DIRECTION: Count how many lines of the data below contain the string "body"; the reply should be that number alone.

SUPPLIED DATA:

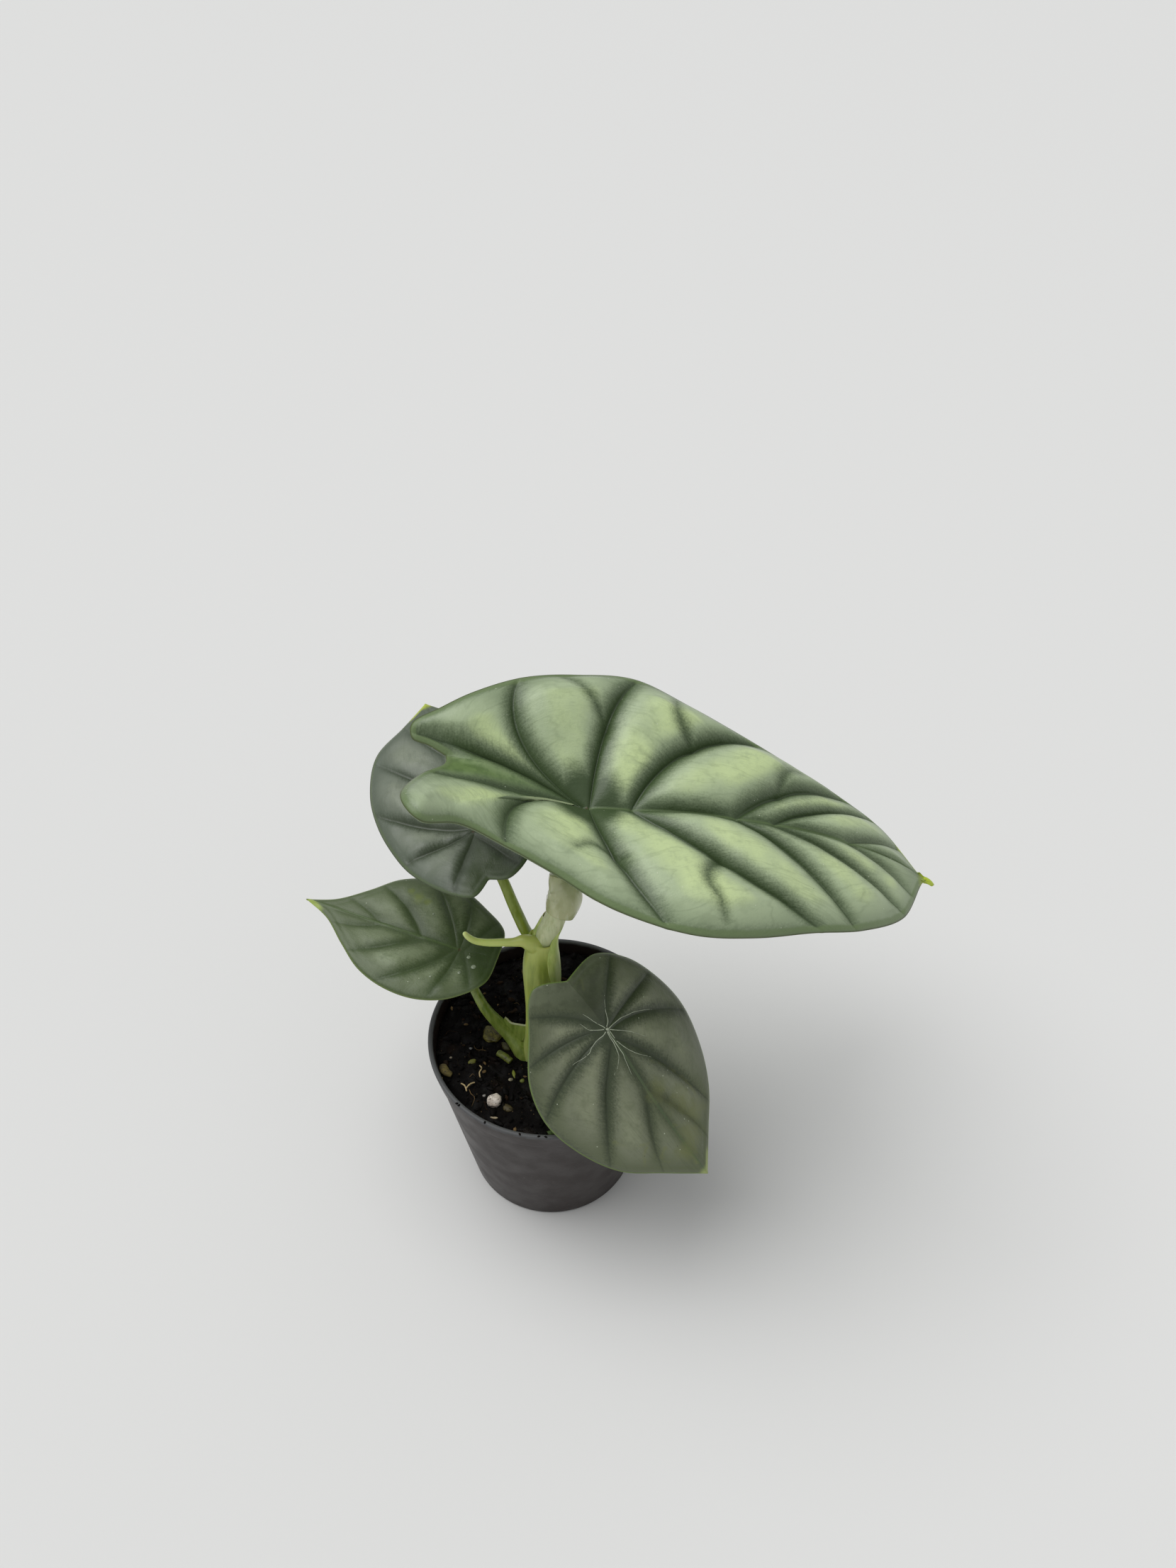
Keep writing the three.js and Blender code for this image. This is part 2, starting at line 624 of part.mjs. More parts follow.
function leafSheet(leaf) {
  const { along, across, up } = leafFrame(leaf);
  const seat = new THREE.Vector3(...leaf.seat);
  const points = [];
  const thickness = [];
  const lists = { left: veinList(leaf, leaf.left), right: veinList(leaf, leaf.right) };
  const columns = columnList(lists);
  columns.forEach(({ panel, fraction }, column) => {
    const fade = Math.min(1, Math.min(column, columns.length - 1 - column) / columnsPerPanel);
    for (let row = -leaf.rows; row <= leaf.rows; row += 1) {
      const name = row < 0 ? 'right' : 'left';
      const v = (Math.abs(row) / leaf.rows) ** rowCrowding;
      const [before, after] = lists[name].slice(panel, panel + 2);
      const { flat, height } = panelPoint(leaf, leaf[name], before, after, fraction, v);
      points.push(seat.clone()
        .addScaledVector(along, flat.x)
        .addScaledVector(across, flat.y)
        .addScaledVector(up, height));
      const veinRib = fraction === 0 ? veinThickening : 0;
      const rib = row === 0 ? midribThickening : veinRib;
      thickness.push(bladeThickness + rib * fade * (1 - v));
    }
  });
  return { points, triangles: gridTriangles(columns.length - 1, 2 * leaf.rows), thickness };
}

function leafGeometry(leaf) {
  const { points, triangles, thickness } = leafSheet(leaf);
  return thicken(points, triangles, thickness);
}

// The space a stalk's end keeps clear of: the blade near the stalk, a little deeper than it is
// thick because it slopes, with the gap below it and a few millimetres above it.
function leafClearance(leaf) {
  const { points, triangles, thickness } = leafSheet(leaf);
  const seat = new THREE.Vector3(...leaf.seat);
  const { up } = leafFrame(leaf);
  const near = triangles.filter((triangle) => (
    triangle.every((index) => points[index].distanceTo(seat) < clearReach)));
  const sheet = weld(points, near);
  const depth = weldedThickness(sheet, thickness);
  const over = sheet.points.map((point) => point.clone().addScaledVector(up, clearHeadroom));
  const under = sheet.points.map((point, index) => point.clone()
    .addScaledVector(up, -clearDepth * depth[index] - seatGap));
  return slab(over, under, sheet.triangles);
}

// Putting it together

const materials = {
  plastic: new THREE.MeshStandardMaterial({ color: 0x4a4644, roughness: 0.55, metalness: 0 }),
  peat: new THREE.MeshStandardMaterial({ color: 0x17120f, roughness: 0.95, metalness: 0 }),
  perlite: new THREE.MeshStandardMaterial({ color: 0xd8cfc4, roughness: 0.9, metalness: 0 }),
  bark: new THREE.MeshStandardMaterial({ color: 0x7a6236, roughness: 0.9, metalness: 0 }),
  sheathGreen: new THREE.MeshStandardMaterial({ color: 0x9bab56, roughness: 0.5, metalness: 0 }),
  stalkGreen: new THREE.MeshStandardMaterial({ color: 0x6a7d22, roughness: 0.45, metalness: 0 }),
  skin: new THREE.MeshStandardMaterial({ color: 0xa9a886, roughness: 0.4, metalness: 0 }),
  silver: new THREE.MeshStandardMaterial({ color: 0x9fb391, roughness: 0.5, metalness: 0 }),
  shade: new THREE.MeshStandardMaterial({ color: 0x66705f, roughness: 0.5, metalness: 0 }),
};

const group = new THREE.Group();

function add(name, geometry, material) {
  const mesh = new THREE.Mesh(geometry, material);
  mesh.name = name;
  group.add(mesh);
}

// The room that each piece needs with the gap around it, which its neighbours are cut by
const bigStalkRoom = limb(bigStalk, stalkSides, seatGap);
const backStalkRoom = limb(backStalk, stalkSides, seatGap);
const leftStalkRoom = limb(leftStalk, stalkSides, seatGap);
const frontStalkRoom = limb(frontStalk, stalkSides, seatGap);
const crownRoom = crownColumn(seatGap);
const hornRoom = limb(horn, hornSides, seatGap);
const sleeveRoom = limb(sleeve, sleeveSides, seatGap);
const bitRooms = Object.values(bits).map((bit) => nugget(bit, seatGap));
const stalkRooms = [bigStalkRoom, backStalkRoom, leftStalkRoom, frontStalkRoom];
const soilRooms = [crownRoom, backStalkRoom, leftStalkRoom, frontStalkRoom, ...bitRooms];

add('pot', potGeometry(), materials.plastic);
add('soil', cut(soilGeometry(), soilRooms), materials.peat);
add('perlite_crumb', nugget(bits.perlite_crumb), materials.perlite);
add('bark_chip', nugget(bits.bark_chip), materials.bark);
add('leaf_stub', nugget(bits.leaf_stub), materials.sheathGreen);
add('withered_scale', nugget(bits.withered_scale), materials.bark);

add('crown', crownGeometry(stalkRooms), materials.sheathGreen);
const sheathRooms = [crownRoom, hornRoom, bigStalkRoom, backStalkRoom, sleeveRoom];
add('back_sheath', backSheathGeometry(sheathRooms), materials.sheathGreen);

const bigEnd = leafClearance(leaves.leaf_big);
const backEnd = leafClearance(leaves.leaf_back);
const leftEnd = leafClearance(leaves.leaf_left);
const frontEnd = leafClearance(leaves.leaf_front);
add('stalk_big', cut(limb(bigStalk, stalkSides), [bigEnd]), materials.stalkGreen);
add('stalk_back', cut(limb(backStalk, stalkSides), [backEnd]), materials.stalkGreen);
add('stalk_left', leftStalkGeometry([leftEnd, crownRoom]), materials.stalkGreen);
add('stalk_front', cut(limb(frontStalk, stalkSides), [frontEnd]), materials.stalkGreen);
add('stalk_sleeve', cut(limb(sleeve, sleeveSides), [bigStalkRoom]), materials.skin);

add('leaf_big', leafGeometry(leaves.leaf_big), materials.silver);
add('leaf_back', leafGeometry(leaves.leaf_back), materials.shade);
add('leaf_left', leafGeometry(leaves.leaf_left), materials.shade);
add('leaf_front', leafGeometry(leaves.leaf_front), materials.shade);

export default group;
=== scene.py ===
# The looks of a young silver dragon alocasia in its small nursery pot.
#
# Sizes and places of the plant are in millimetres, +Z up, from the middle of the pot's underside,
# and become metres where a mesh is made. The camera, the floor and the materials work in metres.
# Colours are written as the red, green and blue of a screen, 0 to 255.
import math

import bpy
import numpy as np
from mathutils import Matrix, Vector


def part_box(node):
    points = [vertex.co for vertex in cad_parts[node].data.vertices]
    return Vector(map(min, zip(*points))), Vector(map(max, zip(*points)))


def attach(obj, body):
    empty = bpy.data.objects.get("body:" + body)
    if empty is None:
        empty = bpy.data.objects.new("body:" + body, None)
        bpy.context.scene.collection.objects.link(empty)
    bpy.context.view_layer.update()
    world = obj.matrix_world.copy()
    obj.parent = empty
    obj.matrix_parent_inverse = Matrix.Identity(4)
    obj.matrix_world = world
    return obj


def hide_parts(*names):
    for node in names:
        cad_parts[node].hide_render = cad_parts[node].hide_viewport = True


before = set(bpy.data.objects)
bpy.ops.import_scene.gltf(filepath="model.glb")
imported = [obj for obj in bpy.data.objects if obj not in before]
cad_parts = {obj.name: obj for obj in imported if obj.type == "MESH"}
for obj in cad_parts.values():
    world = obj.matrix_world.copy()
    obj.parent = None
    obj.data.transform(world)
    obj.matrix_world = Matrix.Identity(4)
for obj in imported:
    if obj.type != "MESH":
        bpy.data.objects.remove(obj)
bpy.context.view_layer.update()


# Camera: a phone about 0.3 m away that looks down on the plant and is turned a little to the
# left. The photograph is 2212 pixels high, and the lens stands 1662 of them behind it.
photo_height = 2212
lens_distance = 1662
sensor_height = 36
camera_place = (0, -0.1776, 0.2851)
camera_turn = (48.70, -0.37, -2.49)
nearest_seen = 0.01


def add(name, data):
    """A new object around its data, linked into the scene."""
    added = bpy.data.objects.new(name, data)
    bpy.context.scene.collection.objects.link(added)
    return added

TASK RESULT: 3